I only raised my eyebrows and pursed my lips.

“Well, I have to go get some pizza for the football game.  I’ll bring you a couple of slices.”

“No mushrooms.”

“What I don’t go through for the Shakespeare Authorship Question.”

“I won’t turn my nose up if they arrive together with garlic bread.”


3 comments:

Unknown said...

I am reading the book on Kindle now. It strikes me that the relationship between Churchyard and his father is somewhat reminiscent of that which exists between Polonius and Laertes.

Gilbert Wesley Purdy said...

I hope you're enjoying the read and might say as much in an Amazon customer review. I still feel confident that Polonius is modeled on the Baron Burghley. Was Laertes modeled on Burghley's son Thomas, perhaps? Not enough evidence, that I am aware of, to say who the character is modeled on.

Unknown said...

I'll leave a review after I've finished the book. But I don't think that it's necessary to suppose that there was any specific living model for Laertes, nor is there reason to contest that Baron Burghley was the model for Polonius.

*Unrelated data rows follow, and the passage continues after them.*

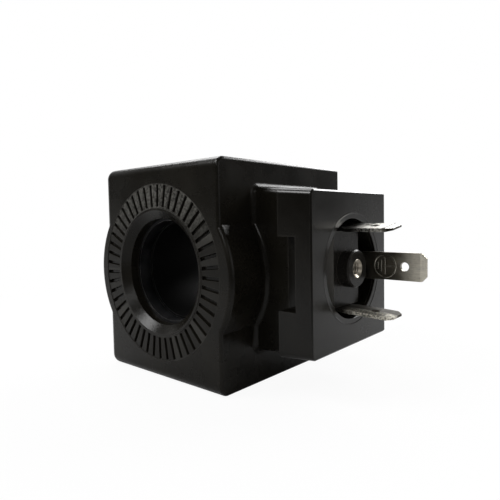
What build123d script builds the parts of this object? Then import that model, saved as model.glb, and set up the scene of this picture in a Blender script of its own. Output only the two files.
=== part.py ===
from build123d import *
import math
import os

# An encapsulated solenoid valve coil, in millimetres.
# The bore runs along Y through the origin, which lies half way along it.
# The serrated front looks to -Y, the plug base points to +X, and the casing stands on its -Z side.

# Casing
body_width = 42.0
body_depth = 48.0
body_height = 51.0
front_edge_radius = 2.2
long_edge_radius = 2.5
plug_side_edge_radius = 0.75
rear_edge_radius = 0.4
lobe_radius = 20.5
plug_lobe_wall = 3.5
far_lobe_wall = 2.7
lobe_edge_radius = 1.05
lobe_drop = 0.4

# Serrated locking ring, sunk a little into the front face
serration_count = 49
first_serration_angle = 89.0
serration_inner_radius = 15.5
serration_outer_radius = 20.7
serration_depth = 0.8
serration_mouth = 1.0
serration_root = 0.55
ring_inner_radius = 15.2
ring_outer_radius = 20.9
ring_sink = 0.12

# Bore, from the mouths to the bobbin
mouth_radius = 14.65
nose_radius = 12.8
mouth_depth = 1.7
nose_length = 4.0
plate_bore_radius = 12.2
bobbin_bore_radius = 11.7

# Steel circuit around the winding
pole_plate_thickness = 3.5
pole_plate_inset = 2.5
pole_plate_corner = 2.0
casing_roof = 1.5
return_plate_thickness = 2.8
return_plate_step = 4.5
return_tab_width = 10.0

# Bobbin and winding
bobbin_wall = 1.6
flange_thickness = 1.5
flange_gap = 0.2
winding_margin = 1.0
tape_thickness = 0.3
peg_radius = 1.2
peg_length = 2.0
lead_slot_width = 1.6

# Neck and plug head, which taper in height towards the plug
connector_rise = 0.9
neck_width = 26.0
neck_root_radius = 1.2
neck_length = 9.5
head_thickness = 8.25
head_width = 32.2
head_height = 34.0
head_toward_front = 0.45
draft_angle = 4.8
connector_front_radius = 1.4
connector_rear_radius = 0.5
head_rim_chamfer = 0.3
side_notch_length = 4.3
side_notch_height = 15.4
edge_margin = 0.1

# Contact carrier: a grooved block in the neck, a disc in the head, the platform and the post
spigot_width = 20.0
spigot_height = 27.0
spigot_length = 5.0
spigot_groove_depth = 1.0
spigot_groove_width = 1.6
socket_radius = 11.0
socket_lead_in = 1.5
socket_lead_in_depth = 0.8
socket_depth = 6.5
platform_width = 10.8
platform_sink = 1.8
platform_gap = 0.25
platform_corner = 1.0
post_radius = 4.2
post_proud = 1.0
post_edge = 0.3
insert_radius = 2.15
insert_length = 7.6
insert_groove_depth = 0.35
insert_groove_width = 1.2
screw_hole_radius = 1.25

# Contact blades, on a cross with its centre at the screw post
contact_circle_radius = 9.0
blade_width = 6.3
blade_thickness = 0.8
line_blade_reach = 10.1
earth_blade_reach = 12.9
blade_tip_chamfer = 1.1
blade_tip_bevel = 1.4
blade_tip_thickness = 0.45
blade_hole_radius = 1.0
blade_hole_from_tip = 4.9
blade_notch_depth = 0.8
blade_notch_width = 1.4
tail_width = 3.0
tail_hole_radius = 0.5
tail_past_lead = 0.7

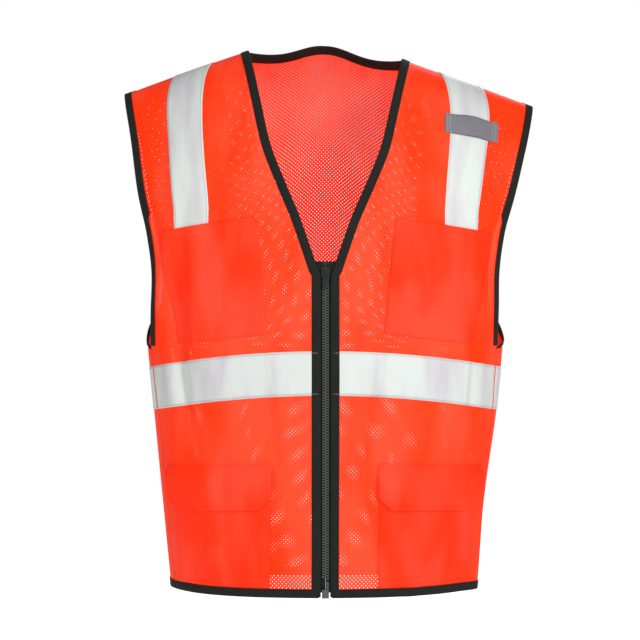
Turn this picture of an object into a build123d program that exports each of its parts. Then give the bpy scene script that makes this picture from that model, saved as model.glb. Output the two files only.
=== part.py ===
"""Sleeveless zipped safety vest in its worn shape.

Millimetres. +Z is up, the front faces -Y, the wearer's left is +X.
The origin is midway between the two points where the shoulder seams meet the neck.
"""

import math
import os

from build123d import *

os.makedirs("parts", exist_ok=True)

# Body of the vest
NECK_HALF = 95.0  # from the centre to the neck end of a shoulder seam
SHOULDER_SLOPE = 0.333  # fall of the shoulder per mm outwards
HEM_Z = -627.0
ARMHOLE_Z = -340.0  # bottom of the armholes, where the side seams start
SPLIT_Z = -190.0  # the fronts fold open below this height
WAIST_HALF = 212.0  # half width at the armhole bottom
HEM_HALF = 184.0
CHEST_SPREAD = 24.0  # further half width gained up to the shoulders
FRONT_DEEP, BACK_DEEP = 138.0, 120.0
FRONT_FALL, BACK_FALL = 200.0, 170.0  # height over which the depth is reached
BOXINESS = 0.08
SEAM_ANGLE = math.radians(74.0)  # side seams, from the centre front
BACK_NECK_RISE, BACK_NECK_DIP = 16.0, 4.0
SEAM_GAP = 0.0035  # half the gap at a side seam, as an angle
BACK_SHARE = 0.62  # share of the back's map that lies below the chest

# Layers, measured outwards from the middle of the mesh cloth
MESH_THICK = 0.6
BIND_OFF, BIND_THICK, BIND_WIDE = 2.0, 0.8, 9.0
TAPE_OFF, TAPE_THICK, TAPE_WIDE = 2.0, 0.6, 50.8
WAIST_TAPE_Z, WAIST_DROOP = -371.0, 20.0
SHOULDER_TAPE_X, SHOULDER_TAPE_WIDE = 152.5, 47.8  # at the shoulder line; width in the flat view
TAPE_BULGE, TAPE_INWARD, TAPE_BACK_Z = 9.0, 30.0, -337.0  # outwards in front, inwards at the back
TAB_X, TAB_LONG, TAB_Z, TAB_DROP, TAB_TALL = 136.0, 56.0, -83.0, 6.0, 22.1
TAB_OFF, TAB_BOW, TAB_THICK = 4.0, 5.0, 1.2
POCKET_OFF, POCKET_LOFT, POCKET_THICK = 1.8, 5.5, 0.6
LOOP_OFF, HOOK_OFF, FLAP_OFF = 9.0, 10.6, 12.2
FLAP_SEAM_OFF, FLAP_BEND = 1.9, 0.28  # at the flap's seam, and the share over which it rises
HOOK_THICK, HOOK_SPAN, HOOK_RISE = 0.8, (0.25, 0.75), (0.25, 0.55)  # shares of the flap
GAP = 0.5  # between neighbouring sheets

# Zip
ZIP_TOP_Z = -247.0
ZIP_END_Z = -621.0
FRONT_EDGE = 5.6  # fold of the front binding, from the centre
STRIP_START = FRONT_EDGE + 11.5  # hem binding and waist tape begin beside the front binding
STRIP_SHORT = 0.018  # and end this angle before the side seam
ZIP_TAPE_IN, ZIP_TAPE_WIDE, ZIP_TAPE_THICK = 3.8, 12.0, 0.5
ZIP_SINK = 1.9  # middle of the zip tape, inside the cloth
TOOTH_PITCH, TOOTH_HIGH, TOOTH_REACH, TOOTH_DEEP = 3.1, 1.7, 3.0, 2.6
TOOTH_TIP, CORE = 0.75, 0.8  # gap from the centre to the teeth, and width of their moulded core
TEETH_TOP, TEETH_FOOT = 5.0, 18.0  # bare lengths above and below the teeth
ZIP_TAPE_SPARE = 6.0  # tape above the top stops
SLIDER_WIDE, SLIDER_TALL, SLIDER_PLATE = 10.0, 12.0, 1.1
PULL_WIDE, PULL_TALL, PULL_THICK = 5.0, 20.0, 1.2
CHAIN_Y = -FRONT_DEEP + ZIP_SINK
SLIDER_Z = ZIP_TOP_Z - 8.5
PULL_Y = CHAIN_Y - (TOOTH_DEEP + 0.6) / 2 - SLIDER_PLATE - 0.95
PULL_Z = SLIDER_Z + 1.2

# Edges of the cut cloth as (half width, height) pairs
NECK_V = [(14, -249), (20, -226), (31, -193), (46, -159), (63.5, -117), (76, -66), (84.5, -29), (92, 0)]
ARMHOLE = [(203.8, -340), (203, -300), (202, -255), (207, -210), (216, -165), (224, -110), (235, -46.6)]
CHEST_POCKET = ((67, -326), (174.5, -338.5), (80, -193), (191, -208))
LOWER_POCKET = ((63, -616.5), (169, -616.5), (63, -487), (176, -490))
FLAP = ((61, -528), (181, -533), (62, -474), (183, -480))
FLAP_CLIP, FLAP_CUT = 0.27, 0.125  # shares of the flap's height and width taken by a cut corner


def lerp(a, b, t):
    return a + (b - a) * t


def smooth(t):
    t = min(max(t, 0.0), 1.0)
    return t * t * (3 - 2 * t)


def through(points, z):
    """Half width of a cut edge at height z, by a monotone cubic through its points."""
    pts = sorted(points, key=lambda p: p[1])
    z = min(max(z, pts[0][1]), pts[-1][1])
    k = max(i for i in range(len(pts) - 1) if pts[i][1] <= z)
    slopes = [(b[0] - a[0]) / (b[1] - a[1]) for a, b in zip(pts, pts[1:])]

    def tangent(i):
        if i in (0, len(pts) - 1):
            return slopes[0] if i == 0 else slopes[-1]
        return 0.5 * (slopes[i - 1] + slopes[i])

    (x0, z0), (x1, z1) = pts[k], pts[k + 1]
    span, t = z1 - z0, (z - z0) / (z1 - z0)
    start, end = tangent(k) * span, tangent(k + 1) * span
    return ((2 * t**3 - 3 * t**2 + 1) * x0 + (t**3 - 2 * t**2 + t) * start
            + (3 * t**2 - 2 * t**3) * x1 + (t**3 - t**2) * end)


def half_width(z):
    taper = (WAIST_HALF - HEM_HALF) / (ARMHOLE_Z - HEM_Z)
    return WAIST_HALF + (z - ARMHOLE_Z) * taper + CHEST_SPREAD * smooth((z - ARMHOLE_Z) / 200)


def ridge(x):
    return -(abs(x) - NECK_HALF) * SHOULDER_SLOPE


def turn_of(drop, fall):
    """Drop below the shoulder line as an angle along its rounded top."""
    if drop < fall:
        return math.acos(1 - max(drop, 0.0) / fall)
    return math.pi / 2 + (drop - fall) / fall


def drop_of(turn, fall):
    return fall * (1 - math.cos(turn)) if turn < math.pi / 2 else fall * (1 + turn - math.pi / 2)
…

None of that is necessary to address for the purpose of wondering or supposing that the Polonius-Laertes dynamic, standing on its own, was based upon the dynamic between Churchyard and his father.

The wayward youth spending his inheritance on the pleasures of the flesh; the indulgent father who dispenses sage advice - even considering that dynamic separately from "the authorship question" causes one to think of Polonius and Laertes.